Selain itu kemungkinan terjadi gesekan atau konflik tidak lagi ada, karena kedua negeri tidak lagi hidup atau tinggal berdekatan. Kita tau ini bukan konflik yang pertama terjadi, sebelumnya sudah terjadi konflik semacam ini.
Semua bentuk penyelesaian konflik harus berangkat dari prinsip keadilan yang berimbang bagi kedua pihak, memastikan masa depan kedua pihak, tidak ada lagi konflik, karena sejatinya masyarakat pelauw juga tidak ingin hidup dalam konflik.
Semetara itu Ketua Ikatan Pemuda, Pelajar, Mahasiswa Pelauw (IPPMAP) dalam menanggapi pertemuan yang dianggap sebagai perdamaian semu itu, menghimbau sekaligus menyerukan agar seluruh komponen masyarakat Pelauw tetap menolak Kariuw kembali.
Pihaknya mengapresiasi kehadiran negara dalam menyelesaikan konflik ini, namun juga meminta kepastian keamanan dalam jangka waktu yang panjang.

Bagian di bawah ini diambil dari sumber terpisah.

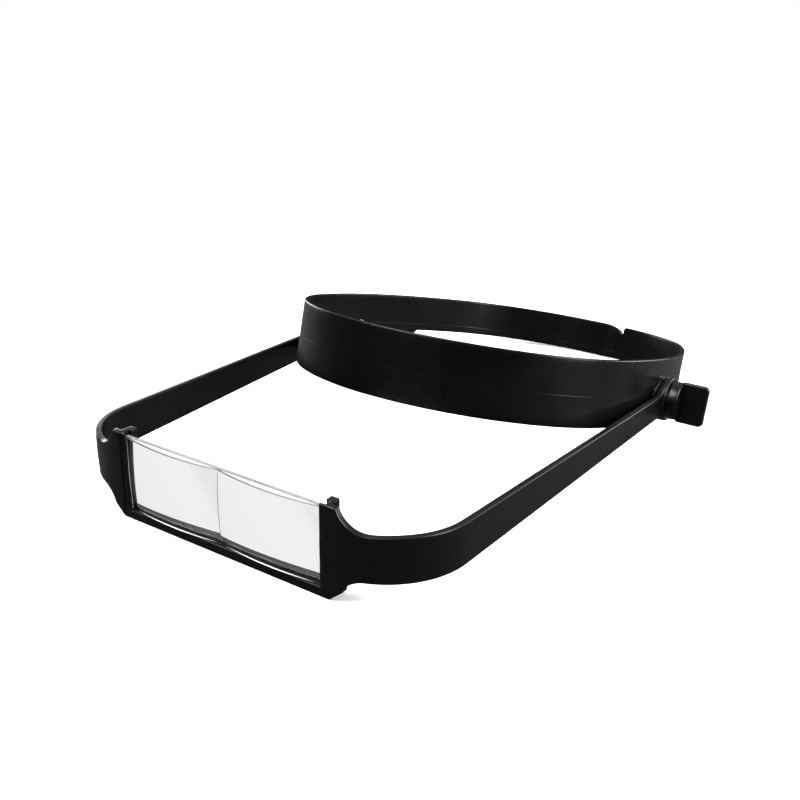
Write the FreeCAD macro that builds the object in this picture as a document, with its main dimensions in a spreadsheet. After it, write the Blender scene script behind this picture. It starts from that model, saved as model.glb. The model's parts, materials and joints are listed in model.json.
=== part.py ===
import FreeCAD, Part
import math
import os

import Sketcher
from FreeCAD import Placement, Rotation, Vector

# Head visor magnifier, millimetres.
# Two working frames are used. The visor frame has its origin at the middle of the front bar's lower front
# edge, +Y towards the wearer and +Z up along the lens posts. The band frame has its origin at the middle of
# the pivot axis and is pitched back from the visor frame. Every sub-part is drawn in one of them and is
# then placed on the table: the front bar's lower edge and the rear strap's lower edge both touch Z = 0.

SIZES = {
    # visor frame: front bar, posts and arms
    "bar_half": 45.0,          # half the front bar's length, to the posts' outer corners
    "bar_depth": 6.5,          # front to back of bar and posts
    "post_height": 32.8,
    "bend_radius": 31.5,       # outer radius from front to arm, in plan
    "arm_splay": 3.2,          # degrees that each arm opens towards the back
    "arm_wall": 2.5,
    "arm_top_front": 25.2,     # height of the arm's upper edge behind the post
    "arm_low_front": 9.0,
    "arm_top_rear": 16.4,      # the same at the pivot
    "arm_low_rear": 6.8,
    "taper_start": 10.0,       # distance from the front where the taper starts
    "sweep_start": 2.5,        # outboard of the post, where its top starts to curve down
    "sweep_reach": 10.5,       # length of that concave curve from post top to arm
    "foot_reach": 5.0,         # sloped underside outboard of the post
    "foot_rise": 4.2,
    "foot_step": 1.1,
    "foot_sweep": 7.0,
    "pivot_reach": 189.5,      # front bar to pivot axis
    "pivot_height": 12.0,
    "eye_radius": 9.5,
    "eye_wall": 3.3,
    "eye_flat": 13.0,          # straight part of the arm in front of the pivot
    "flare_start": 12.0,       # where the arm widens to the eye
    "flare_angle": 55.0,       # where that taper meets the eye's circle
    # lens channel
    "lip_wall": 1.2,           # wall in front of the lens plate
    "lip_cover": 1.6,          # how far each post's lip covers the plate
    "channel_floor": 1.6,
    "bar_lip": 3.5,            # height of the bar's front lip
    "bar_back": 4.8,           # height of the bar's rear wall
    "channel_gap": 0.15,       # clearance round the plate
    "edge_gap": 0.3,           # clearance between the lenses and the frame's edges
    # lens plate
    "plate_wall": 2.2,
    "plate_half": 43.2,
    "plate_height": 29.4,
    "lens_radius": 107.0,      # spherical front of each lens
    "lens_rise": 2.85,         # its height over the plate's face
    # headband, in the band frame
    "band_wall": 2.0,
    "turn_a": 78.0,            # degrees that the forehead arc turns on each side
    "side_radius": 198.0,      # middle of the wall
    "side_angle": 35.9,        # degrees that each side arc turns
    "band_reach": 101.6,       # pivot axis to the forehead
    "band_top": 16.8,
    "band_low": 10.8,
    "strap_low": 1.7,
    "strap_start": 45.0,       # where the wide band narrows to the strap
    "strap_round": 4.0,        # both rounded corners of that step
    "band_pitch": 14.5,        # degrees that the band leans back against the visor
    # rear closure
    "joggle_ramp": 6.5,        # degrees from the rear middle
    "joggle_start": 10.5,
    "joggle_end": 14.0,
    "tail_end": 42.0,
    "inner_tail_end": 17.0,
    "tongue_drop": 3.8,        # the outer tail is lower than the band by this
    "shoulder_start": 7.0,     # rounded shoulder from the band's top down to the tail
    "shoulder_length": 10.5,
    "layer_gap": 0.3,
    "snap_radius": 1.9,
    "snap_clearance": 0.2,
    "snap_depth": 1.1,
    "snap_start": 24.0,        # degrees from the rear middle to the first socket
    "snap_pitch": 7.0,         # degrees between sockets
    "snap_height": 5.5,
    # pivots
    "boss_radius": 9.0,
    "boss_rise": 1.4,
    "stud_radius": 1.95,
    "stud_clearance": 0.05,
    "nut_flats": 7.0,
    "nut_wall": 2.2,
    "nut_clearance": 0.05,
    "friction_washer_radius": 7.5,
    "friction_washer_wall": 0.7,
    "flat_washer_radius": 6.0,
    "flat_washer_wall": 0.8,
    "face_gap": 0.05,
    "hub_radius": 8.3,
    "hub_length": 4.0,
    "hub_chamfer": 0.8,
    "wing_half": 8.7,
    "wing_wall": 3.0,
    "wing_length": 10.6,
    "wing_round": 2.0,
    "wing_turn": 14.0,         # degrees that the wing leans at rest
    "stud_in_hub": 3.0,
}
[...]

Untuk diketahui konflik telah berlangsung setidaknya tiga kali, yakni tahun 1930, 1999 dan terbaru 26 Januari 2022, menunjukan bahwa ada siklus konflik, dan itu bakal terulang kalau kedua kelompok masyarakat masih tinggal dalam satu kawasan yang sama.
Untuk itu, IPPMAP mengimbau agar pemerintah mengambil opsi agar Kariuw relokasi, misalnya ke Pulau Seram demi keamanan dan kedamaian yang hakiki. Sehingga kedepan tak ada lagi konflik yang tentu saja merugikan kedua bela pihak.